Ещё один чум – след ушедших эвенков Шемагирского рода, бывших хозяев этих краёв – Подлеморья (территория северо-восточного побережья Байкала между его притоками – Большим Чивыркуем и Томпудой на Баргузинском хребте), мы обнаружили в верховьях Кермы (притока Большой). Он давно упал, почти сгнил, и его затянули травы. От него остался круглый след от чёрных плах, лежащих по кругу. Этот стоял лет пятьдесят и лежит, наверное, уже столько же. Чум эвенки поставили на единственном в этом районе пути своих охотничьих переходов из водосбора Кермы в верховье Езовки – притока Байкала. Он стоял на берегу речки километрах в пятнадцати от первого, того, в котором мы ночевали студентами в 1953 году. Было понятно, что чумы – это вехи, отрезки дневных переходов. Но до верховий Езовки, куда, несомненно, этим путём добирались охотники за соболем, должен быть ещё один чум, в самой вершине Кермы. Да, чум этот упал так давно, что прямо по нему лоси и медведи при своих сезонных переходах проложили торную тропу.

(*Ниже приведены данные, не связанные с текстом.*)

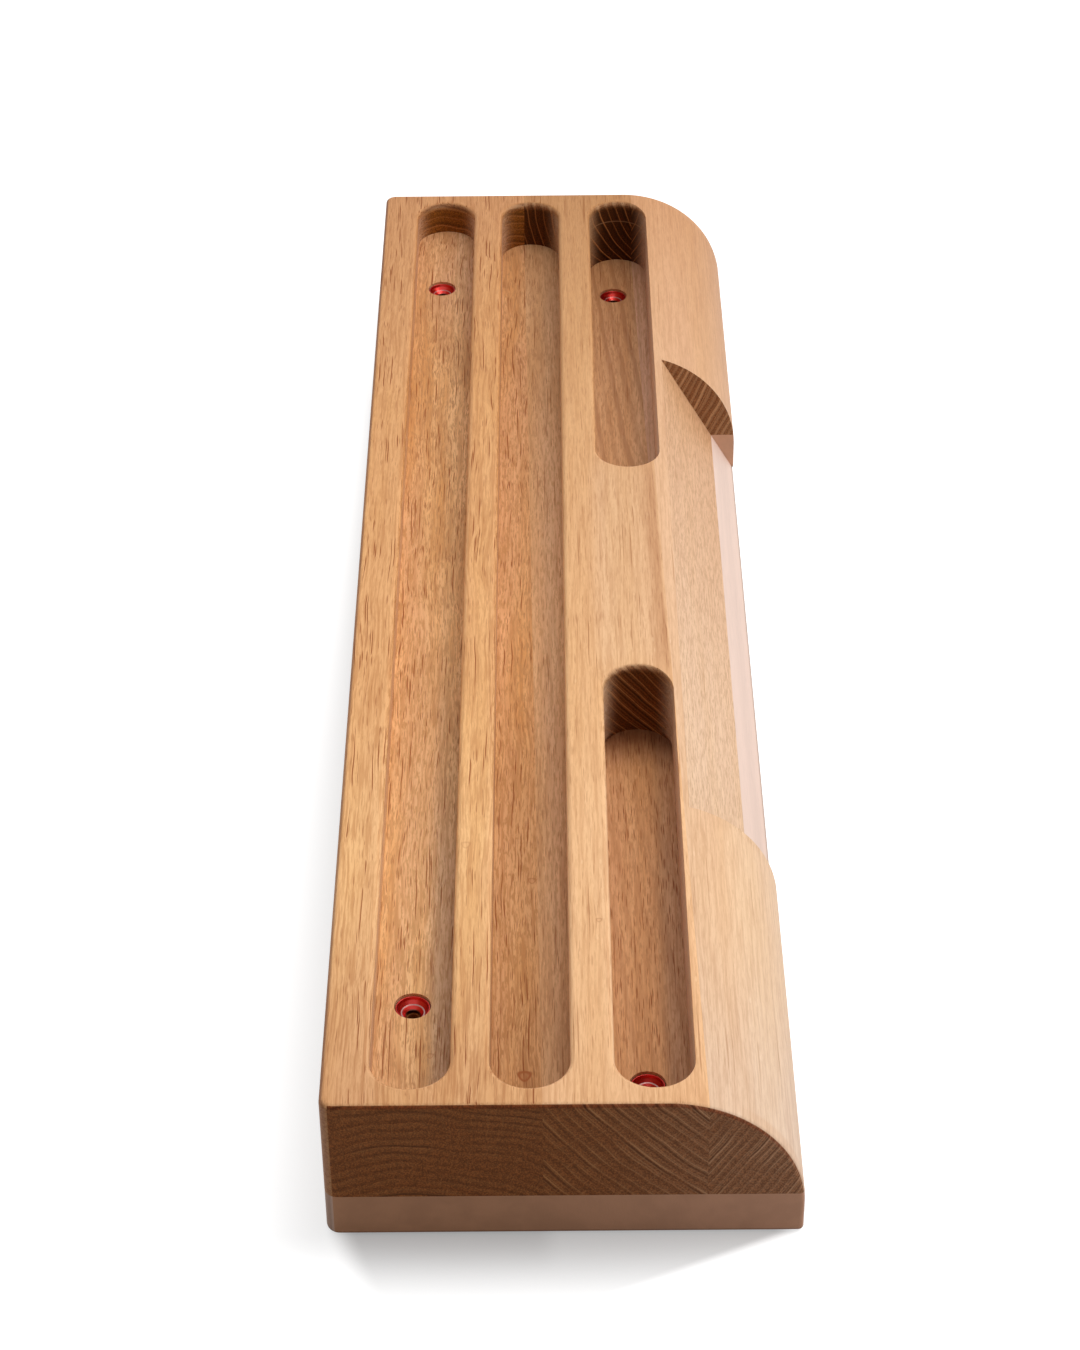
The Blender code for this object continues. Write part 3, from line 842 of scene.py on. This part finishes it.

Однажды, оказавшись в тех далёких местах, у границы лесного пояса, я попытался отыскать третий чум (он должен там быть!), но удача мне не улыбнулась. Зато случилось тоже запомнившееся происшествие. Выхожу в подгольцовый пояс, утренний туман начал рассеиваться. Передо мною сплошь в каменных берегах каровое озеро шириною метров сто. За озером крутой склон, и на нём ещё лежит фирновый снег, снежник. Меня вывел сюда след лося. Уже начинается гольцовый пояс, куда его – жителя низинных заболоченных лесов – понесло?! Перед зверем крупно глыбовая россыпь, туда и олень-то северный – таёжный вездеход – не сунется! А лось, раз надо, нашёл простое решение: спустился в озеро и поплыл вдоль непроходимой россыпи к дальнему низкому с травою берегу. Смотрю туда в надежде разглядеть самого зверя. Но увидел другое: пробежав узкий перешеек, прямо ко мне быстро плывёт медведь! На берег его пускать нельзя – неизвестно, чем может дело кончиться, убивать – зачем он мне? И стреляю в воду перед его мордой. Чтобы пуля не задела рикошетом, беру подальше и в сторонку. Пуля звучно щёлкнула по воде, под-бросила фонтанчик и тонко пропела в небо. Медведь с такой же прытью на месте развернулся и поплыл обратно. Теперь я увидел и лося: он встал с лёжки в зарослях низкорослой берёзки на островке, с которого ко мне стартовал михайло. Как они не заметили друг друга?
Следующая находка чума – следа былых освоений тайги аборигенами – произошла далеко от этих мест; много лет спустя я наткнулся на его остатки у берега небольшой речки в водосборе верховий Лены.
Стоял он в укромном месте, в чаще. Вокруг – обширное равнинное, калтусное – с карликовой берёзкой – пространство, где собирались на зимовку лоси и таёжные северные олени. Переночевав в чуме, охотники могли, выйдя на охоту, обозревать значительное пространство и издалека заметить пасущегося зверя. Но этот чум был закрыт не плахами, а корой лиственницы, пластами снятой с дерева.
С течением времени постановка чумов – убежищ охотников на промысле совершенствовалась: теперь на стационарном месте будущего чума после промысла оставались конусом расставленные тонкие длинные палки, на которые в следующий сезон набрасывали привезённый с собою на олене брезент. Конусом составленные палки, бывшие когда-то стационарной основой чума, я находил не только в Прибайкалье, Приленье, но даже в Тофаларии. На территории Байкало-Ленского заповедника известно несколько мест расположения остатков давних охотничьих убежищ.
Такие чумы представляются важной вехой в стратегии промыслового освоения таёжных пространств аборигеном-охотником. Следы этого освоения, заброшенные давно ушедшими к Верхним людям их хозяевами, кое-где в горах ещё может заметить тот, кто знает, что искать.